TWC: Most Mennonites would not consider flags with flowers and animals on them to be pagan. Such flags aren't necessarily Christian, but most of us would say that they are simply a religion-neutral decoration which shows an appreciation for the beauty of God's creation – not a statement of belief or loyalty to a certain idea or government, unlike the American flag, which is hung as a symbol of patriotism and allegiance to the U.S. government. Most Mennonites do not fly government flags, as we do not pledge our allegiance to any worldly government or country – our allegiance is to God and the building of God's kingdom on Earth.

6. I heard a comment last night that Mennonites give a couple intent on marriage a blanket, and that it is accepted that this couple will engage in premarital sexual relations prior to the marriage ceremony.  Can you enlighten me? – Ken.

TWC: I would dismiss the comment – it makes for an interesting tale, but I doubt it is rooted in fact.
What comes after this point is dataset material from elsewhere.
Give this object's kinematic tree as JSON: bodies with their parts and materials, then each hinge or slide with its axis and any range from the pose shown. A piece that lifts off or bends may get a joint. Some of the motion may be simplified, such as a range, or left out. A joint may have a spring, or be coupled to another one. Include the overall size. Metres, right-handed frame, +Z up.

Try writing to the people at the Mennonite Information Center (out of Lancaster, Pa.). They're the experts on the Amish and plain Mennonites and if there's any basis to this rumor, they would know.

7. I grew up an evangelical Christian, but am now finding a more authentic faith in the Anabaptist tradition. I would like to spend one month living with an Amish community in the midwestern United States in order to learn first-hand the radical way of simple discipleship to Jesus in community. Do you have any suggestions for me, given my dream? – Luke.

TWC: The Amish do not evangelize and they generally aren't looking to "convert" interested strangers, so it's rare (at least, as far as I can discern) for outsiders to find an Amish family willing to have them live with them for an extended period of time. I think that the only way to do so is to go in person and make some contacts within the Amish community and just see if there are any takers.

You could try contacting the Illinois Amish Interpretive Center. It's the closest thing of that nature to your area. They might possibly have some suggestions or contacts you could try.